Although I succeeded in that moment, and even wrote down all the good things about this former friend and how her work helps in the bigger scheme of things, I only felt a temporary and short-lived relief. Soon after, my negative, judgmental thoughts and emotions would creep in again, and I would try to intercept the Saboteur mind again. And yes, maybe it is about coming back to mindfulness again and again, but I also wondered whether I moved on too quickly, neglecting my feelings, although knowing intellectually that feeling that way may be ridiculous (although latter is a judgment again, just towards yourself). So the first step is to always acknowledge your feelings that are currently present. Let them be, feel them, without judgment, but with curiosity and self-care. My coach nicely said once, "be fascinated rather than frustrated". Even if it feels uncomfortable, remember that "e-motions" are energies that want to motion.
2. Shift your perspective.
Once you have given your feelings the room they needed, ask yourself "What is it that I am able to learn here?". I am currently reading Oprah Winfrey`s "What I Know for Sure", and in one chapter, she told that during a very difficult hardship, when she just couldn`t stop crying, her friend and mentor Maya Angelou told her to say "thank you". Oprah did, but wondered what she would say thank you for. And Maya replied, that we say thank you for our faith that we will go through this, that no challenge can keep up with the Creator`s power. I love this perspective, that this will not only pass, too, but also that we will grow out of this, stronger, wiser, beautifully.
You can, for example, connect (best with a short meditation) with your Inner Mentor or a mother`s perspective, what would they say to you? Our Saboteur is often self-centered and concerned with the ego`s needs. As we may know, it is often less about others, but more about us, how we react to outside people and events. In this case, my ego was afraid - of what this would mean if a former friend would copy me; if others are using my work; if she even gets more successful building on my hard work. When detecting the underlying feeling of fear, I learned that my fear was linked to a past experience during childhood, when other classmates would take benefit of me as the class`s unpopular nerd. Alone this insight was something I can see as a gift that resulted from this uncomfortable experience.
My Inner Mentor would not feel or even know fear, knowing that I am loved regardless, that I am full of wisdom and inspiration of my own, and that being authentic and sincere will not only distinguish my work, but also attract the right people. So rather than focussing on her, whom I cannot control, I remain focused on myself (and of course, staying aware, but not alert or paranoid).
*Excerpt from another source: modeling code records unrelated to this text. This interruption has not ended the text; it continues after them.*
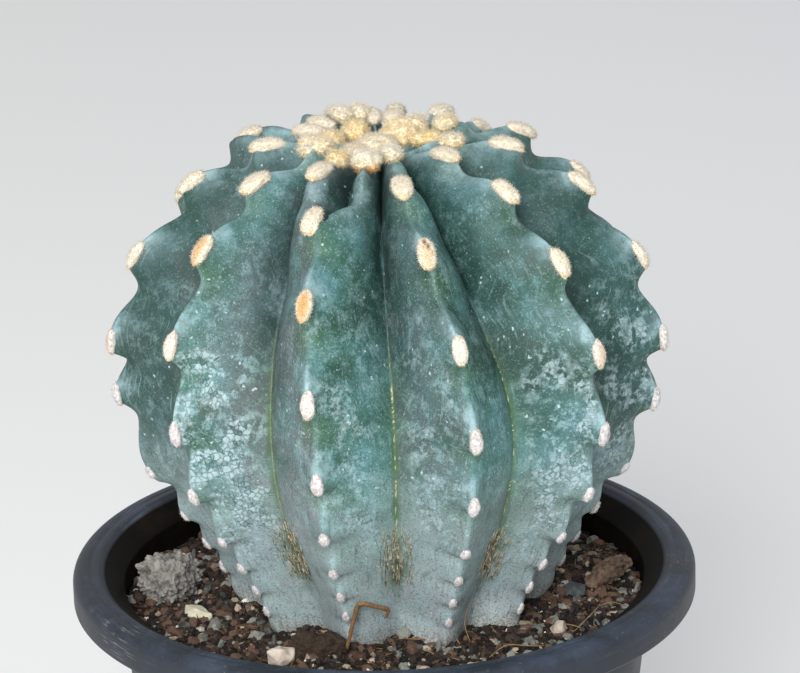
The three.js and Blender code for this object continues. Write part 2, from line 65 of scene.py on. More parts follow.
# The pot
# One injection moulding in black polypropylene: a tapered wall that ends in a rolled lip with a
# bevelled inner edge and a short skirt, and a floor with drain holes on a ring foot. The plastic
# is satin, and years of watering have left it dusty and scuffed.
MM = 0.001
RIM_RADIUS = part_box("pot")[1].x / MM
RIM_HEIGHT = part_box("pot")[1].z / MM
LIP_INNER_RADIUS = 68
LIP_ROLL = 3.2
LIP_THICKNESS = 2.1
LIP_GROOVE_RADIUS = 70.6
LIP_GROOVE_DEPTH = 0.35
BEVEL_DROP = 4.6
SKIRT_DROP = 8.7
SKIRT_THICKNESS = 1.6
NECK_RADIUS = 64
NECK_DROP = 10
BASE_RADIUS = 51
WALL = 1.4
FOOT_WIDTH = 5.5
FOOT_HEIGHT = 2
FLOOR_THICKNESS = 1.6
SMALL_EDGE = 0.8
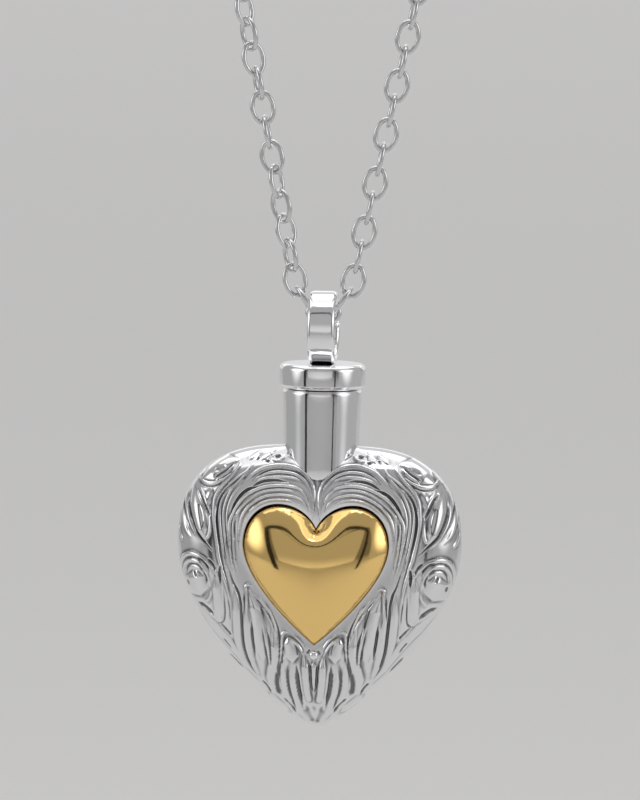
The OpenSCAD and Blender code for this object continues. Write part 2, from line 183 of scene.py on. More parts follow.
world = bpy.data.worlds.new("studio")
bpy.context.scene.world = world
world.use_nodes = True
world.node_tree.nodes["Background"].inputs["Color"].default_value = (0.16, 0.16, 0.165, 1)
bpy.context.scene.view_settings.view_transform = "Standard"

# The heart. It is one hollow silver casting with scrolls and feather leaves raised on its
# front and a smooth domed back, polished bright. Its relief is drawn in shares: x in
# hundredths of the half width, z in hundredths of the half height, the tip at 0.
share_x, share_z = 0.0825 * MM, 0.082 * MM
front_depth, back_depth, recess_floor = 2.6 * MM, 2.6 * MM, 1.9 * MM
front_dome, back_dome = 2.2, 2.4
heart_mid = 112
relief_height = 0.16 * MM

# Outlines of the right half, each row one Bezier arc of four points x, z
HEART_OUTLINE = [
    (0, 198, 72, 209, 100, 178, 100, 134),
    (100, 134, 102, 93, 66, 47, 22, 11.3),
    (22, 11.3, 14, 5, 8, 0, 0, 0),
]
GOLD_OUTLINE = [
    (0, 142, 3, 149, 12, 158.5, 26, 158.5),
    (26, 158.5, 40, 158.5, 50.5, 147, 50.5, 131),
    (50.5, 131, 50.5, 112, 29, 85, 0, 61),
]


def outline_at(rows, ends, s):
    """Points of an outline at shares s of its whole run, its arcs ending at the shares given."""
    ends = np.array(ends)
    k = np.clip(np.searchsorted(ends, s, side="right") - 1, 0, len(rows) - 1)
    a, b, c, d = np.moveaxis(np.array(rows, float)[k].reshape(-1, 4, 2), 1, 0)
    t = ((s - ends[k]) / (ends[k + 1] - ends[k]))[:, None]
    return (1 - t) ** 3 * a + 3 * t * (1 - t) ** 2 * b + 3 * t * t * (1 - t) * c + t ** 3 * d


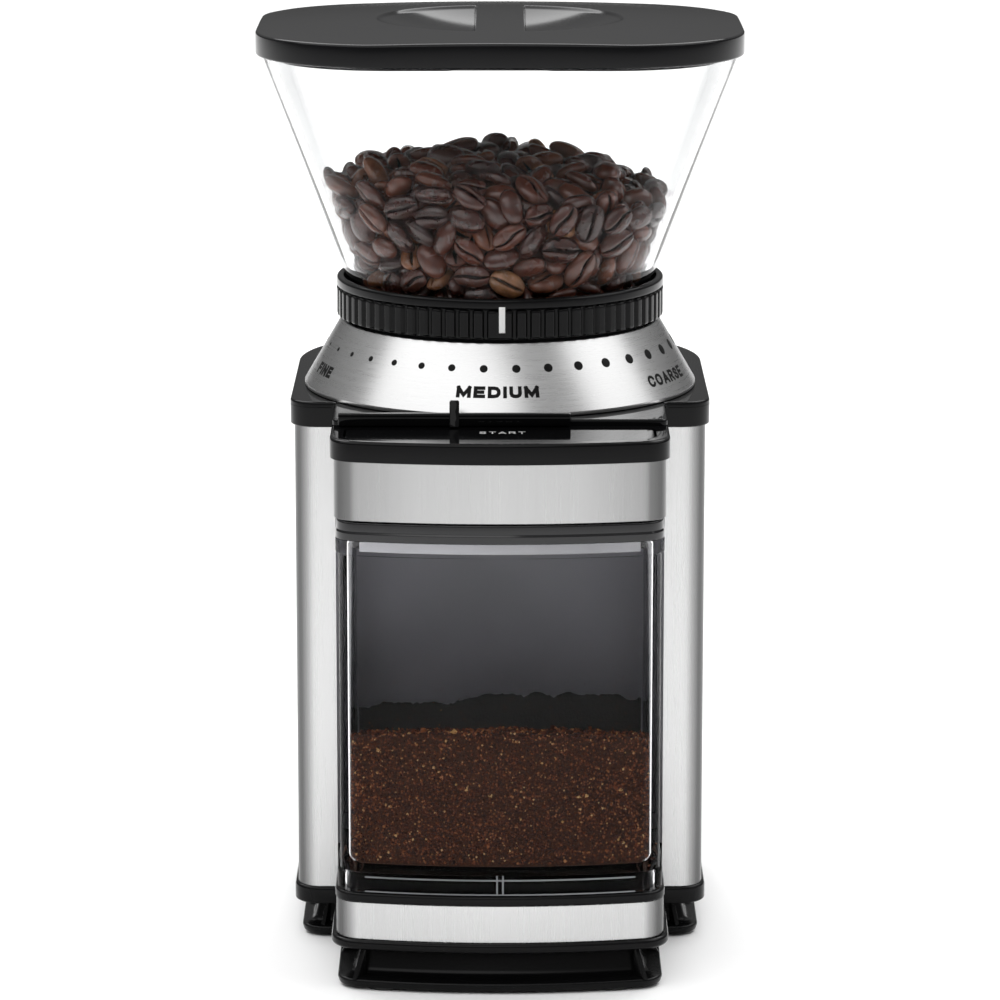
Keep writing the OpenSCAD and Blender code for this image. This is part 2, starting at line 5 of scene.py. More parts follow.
import bmesh
import bpy
import numpy as np
from mathutils import Matrix, Vector, noise
from mathutils.geometry import tessellate_polygon

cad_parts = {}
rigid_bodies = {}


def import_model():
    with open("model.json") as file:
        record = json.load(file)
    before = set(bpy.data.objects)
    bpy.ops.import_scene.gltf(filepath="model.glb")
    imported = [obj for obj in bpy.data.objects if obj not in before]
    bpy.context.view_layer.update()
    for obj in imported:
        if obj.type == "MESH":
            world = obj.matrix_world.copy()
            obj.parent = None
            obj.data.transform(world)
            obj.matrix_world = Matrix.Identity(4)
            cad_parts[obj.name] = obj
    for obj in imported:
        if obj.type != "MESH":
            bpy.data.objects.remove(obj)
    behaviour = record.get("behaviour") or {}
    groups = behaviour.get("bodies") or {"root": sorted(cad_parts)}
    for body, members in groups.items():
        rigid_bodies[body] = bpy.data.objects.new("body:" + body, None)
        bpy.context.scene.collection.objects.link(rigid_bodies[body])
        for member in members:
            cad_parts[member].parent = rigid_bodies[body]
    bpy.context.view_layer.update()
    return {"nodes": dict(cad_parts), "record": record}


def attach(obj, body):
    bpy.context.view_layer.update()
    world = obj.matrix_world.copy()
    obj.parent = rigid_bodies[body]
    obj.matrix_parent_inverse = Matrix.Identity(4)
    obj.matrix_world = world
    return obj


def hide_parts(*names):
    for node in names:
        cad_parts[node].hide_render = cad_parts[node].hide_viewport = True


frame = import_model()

NODES = frame["nodes"]
MM = 0.001
scene = bpy.context.scene
random.seed(7)

# ------------------------------------------------------------------ camera
cam_data = bpy.data.cameras.new("cam")
cam = bpy.data.objects.new("cam", cam_data)
scene.collection.objects.link(cam)
cam_data.sensor_width = 36.0
cam_data.lens = 4693.0 / 1000.0 * 36.0
cam_data.clip_start = 0.05
cam_data.clip_end = 30
cam.location = (0.0, -1.384, 0.421)
cam.rotation_euler = (math.radians(90 - 12.0), 0, 0)
scene.camera = cam


# ------------------------------------------------------------------ geometry helpers
def arc(cx, cy, r, a0, a1, n):
    return [(cx + r * math.cos(math.radians(a0 + (a1 - a0) * i / n)),
             cy + r * math.sin(math.radians(a0 + (a1 - a0) * i / n))) for i in range(n + 1)]


HW, HF, HB, RB, RF = 60.6, 32.0, 86.0, 48.0, 7.0


def plan_d(o, hw=HW, yf=HF, yb=HB, rf=RF, rb=RB, nf=12, nb=40):
    """Housing plan, counter-clockwise from the front left corner."""
    r1, r2 = max(rf + o, 0.3), max(rb + o, 0.3)
    w, f, b = hw + o, yf + o, yb + o
    p = []
    p += arc(-w + r1, -f + r1, r1, 180, 270, nf)
    p += arc(w - r1, -f + r1, r1, 270, 360, nf)
    p += arc(w - r2, b - r2, r2, 0, 90, nb)
    p += arc(-w + r2, b - r2, r2, 90, 180, nb)
    return p


CW, CF, RBOW, RC = 47.5, 87.0, 194.0, 8.0
BOWY = RBOW - CF


def plan_c(o, yb=-33.0, dy=0.0, nb=48, nc=14, close=True, rback=0.0):
    """Front column plan with the bowed front, counter-clockwise from the back left."""
    r = max(RC + o, 0.4)
    R = RBOW + o
    cx = CW + o - r
    cy = BOWY - math.sqrt((R - r) ** 2 - cx * cx)
    ang = math.degrees(math.atan2(cy - BOWY, cx))       # direction of the right corner centre seen from the bow centre
    p = []
    if rback > 0:
        p += arc(-cx - r + rback, yb - rback, rback, 90, 180, 6)
    else:
        p.append((-cx - r, yb))
    p += [(x, y - dy) for x, y in arc(-cx, cy, r, 180, 180 - ang, nc)]
    p += [(x, y - dy) for x, y in arc(0, BOWY, R, -180 - ang, ang, nb)][1:-1]
    p += [(x, y - dy) for x, y in arc(cx, cy, r, ang, 0, nc)]
    if rback > 0:
        p += arc(cx + r - rback, yb - rback, rback, 0, 90, 6)
    else:
        p.append((cx + r, yb))
    return p


def polar_rr(hw, hd, r, n=288):
    """Rounded rectangle sampled by direction, so it lofts onto a circle with no twist."""
    out = []
    for k in range(n):
        t = 2 * math.pi * k / n
        c, s = math.cos(t), math.sin(t)
        lo, hi = 0.0, hw + hd
        for _ in range(40):
            m = (lo + hi) / 2
            x, y = abs(m * c), abs(m * s)
            dx, dy = max(x - (hw - r), 0), max(y - (hd - r), 0)
            inside = x <= hw and y <= hd and (dx * dx + dy * dy <= r * r)
            lo, hi = (m, hi) if inside else (lo, m)
        out.append((lo * c, lo * s))
    return out


def circle(r, n=288):
    return [(r * math.cos(2 * math.pi * k / n), r * math.sin(2 * math.pi * k / n)) for k in range(n)]


def profile(pts, n=5):
    """Points (o, z, fillet) to a polyline with round corners."""
    out = []
    for i, p in enumerate(pts):
        r = p[2] if len(p) > 2 else 0
        if r <= 0 or i in (0, len(pts) - 1):
            out.append((p[0], p[1]))
            continue
        a = Vector((pts[i - 1][0] - p[0], pts[i - 1][1] - p[1]))
        b = Vector((pts[i + 1][0] - p[0], pts[i + 1][1] - p[1]))
        la, lb = a.length, b.length
        a.normalize(); b.normalize()
        half = math.acos(max(-1, min(1, a.dot(b)))) / 2
        t = min(r / math.tan(half), la * 0.49, lb * 0.49)
        rr = t * math.tan(half)
        mid = (a + b).normalized() * (rr / math.sin(half))
        c = Vector((p[0], p[1])) + mid
        s = Vector((p[0], p[1])) + a * t - c
        e = Vector((p[0], p[1])) + b * t - c
        a0, a1 = math.atan2(s.y, s.x), math.atan2(e.y, e.x)
        d = (a1 - a0 + math.pi) % (2 * math.pi) - math.pi
        for k in range(n + 1):
            ang = a0 + d * k / n
            out.append((c.x + rr * math.cos(ang), c.y + rr * math.sin(ang)))
    return out


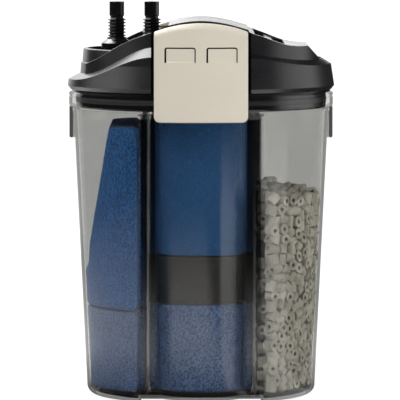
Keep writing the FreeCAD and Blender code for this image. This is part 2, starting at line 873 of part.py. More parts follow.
def lid_base():
    plate = turned([
        (0, plate_bottom_z),
        (plate_edge_radius, plate_bottom_z),
        (plate_edge_radius, plate_edge_z),
        (plate_inner_radius, plate_edge_z),
        (plate_inner_radius, plate_top_z),
        (0, plate_top_z),
    ])
    spigot = turned([
        (spigot_radius - spigot_wall, plate_bottom_z + 0.5),
        (spigot_radius - spigot_wall, spigot_bottom_z),
        (spigot_radius - 1.0, spigot_bottom_z),
        (spigot_radius, spigot_bottom_z + 1.0),
        (spigot_radius, gasket_groove_z),
        (spigot_radius - gasket_groove_depth, gasket_groove_z),
        (spigot_radius - gasket_groove_depth, gasket_groove_z + gasket_groove_height),
        (spigot_radius, gasket_groove_z + gasket_groove_height),
        (spigot_radius, plate_bottom_z + 0.5),
    ])
    chamber_bottom = impeller_cover_bottom_z + impeller_cover_thickness
    chamber_wall = tube(pump_chamber_radius + pump_chamber_wall, pump_chamber_radius,
                        chamber_bottom, plate_bottom_z + 0.5, motor_x)
    pot = disc(rotor_pot_radius + rotor_pot_wall, plate_top_z - 0.5, rotor_pot_top_z, motor_x)
    sockets = [tube(socket_radius + socket_wall, socket_radius, plate_top_z - 0.5, socket_top_z, x)
               for x in (inlet_x, outlet_x)]
    duct_outer, duct_inner = duct()
    body = plate.fuse([spigot, chamber_wall, pot, duct_outer] + sockets)
    top_seat_z = rotor_pot_top_z - rotor_pot_wall - bushing_height
    cuts = [
        disc(rotor_pot_radius, plate_bottom_z - 1, top_seat_z - 1, motor_x),
        disc(bushing_radius, top_seat_z - 2, top_seat_z + bushing_height, motor_x),
        disc(stem_bore_radius, plate_bottom_z - 1, plate_top_z + 1, inlet_x),
        disc(stem_bore_radius, plate_bottom_z - 1, plate_top_z + 1, outlet_x),
        duct_inner,
    ]
    for x, y in screw_places():
        cuts.append(disc(screw_radius + screw_hole_clearance, plate_bottom_z - 1, plate_top_z + 1, x, y))
    body = body.cut(cuts)
    return one_solid(body)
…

I can always shift my focus back within - checking in with my own needs (e.g. more self-care and self-love) and my objectives (e.g. my own creations with heart and sincerety). "What will be mine, will always find its way to me." (Similar to "What is hers, is hers.")
3. Listen to your intuition.
While I could shift my perspective from the ego to my Higher Self, there was another feeling that I had to acknowledge, too - my intuition or gut feeling. Already for a while, a feeling lingered with me that made me feel negative after each interaction with this former friend. I was surprised and couldn`t detect any real issue - she was kind and helpful, she didn`t do anything mean, and, as said, she also even shared one of my biggest values, which is personal development. While I did notice that sometimes our conversations would run out of topics (unless it is about relationships) and that she seemed to be more in her own head than with me, I also felt bad to distant myself more from her. But as I have learned now, my intuition is always right, even if I can`t understand it (yet).
It wasn`t until I had a great conversation with another friend about it, sharing also my values of personal development, mindfulness, and Buddhism, that she helped me gain a broader perspective and, by this, encouraged me to listen to my intuition. The perspective she offered was that intuition can tell us that someone may not wish us well. This was literally mind-blowing to me and I could feel the shift in me. It was like a "Universal" sign that finally reached me. I realized, because I was so long surrounded by the wrong people, who were ego-driven, status-driven, not valuing deep personal growth, mindful communication, or compassion, I was reacting to people, who do, as if I had just received a drug after a yearslong deprivation. So when I met this former friend, I was excited and felt less lonely meeting someone else who looks into my favorite topics, too.
But now I learned that there are still different vibrations of people within the personal development space that just don`t match yours. While I would love to master the principles of unconditional love and oneness like a Dalai Lama, as long as my energy can be misused or negatively affected, it is my responsibility to take care of it. I realized that esp. in the world of wellbeing, coaching, meditation, there are, of course, people who only scratch at the surface, who, once in touch with a positive momentum, claim themselves teachers and advocates. But I am not one of those who stops at the top of the iceberg (not suggesting that my former friend would fall into this category). I am one who is willing to do the hard and dirty work, facing my fears and difficult emotions, healing my wounds, and looking deep at life, in service of others. For example, only because people come from the same country or share your favorite hobbies, unfortunately (still), it doesn`t mean that they are also a match for you, energetically and spiritually. While we shouldn`t separate ourselves from others too much given also the current world dynamic of right nationalisms (isn`t it sad that we even don`t get along with people who come from the same country as we do?), we also need to take care of our boundaries, values, and wellbeing.
What have you learned about like-minded people? Let me know by sending an email to email@example.com – I very look forward to hearing from you! :) PS: Subscribe to my #mindfulmagic Newsletter to stay in touch for upcoming posts, free offers, and news :)
This week`s ...
Reflection: What does my intution tell me about people in my life?
Intention: I take care of my values, boundaries, and wellbeing, even if people seem to share my interests and ideals - if they don`t serve me, it is my responsibility to consider this.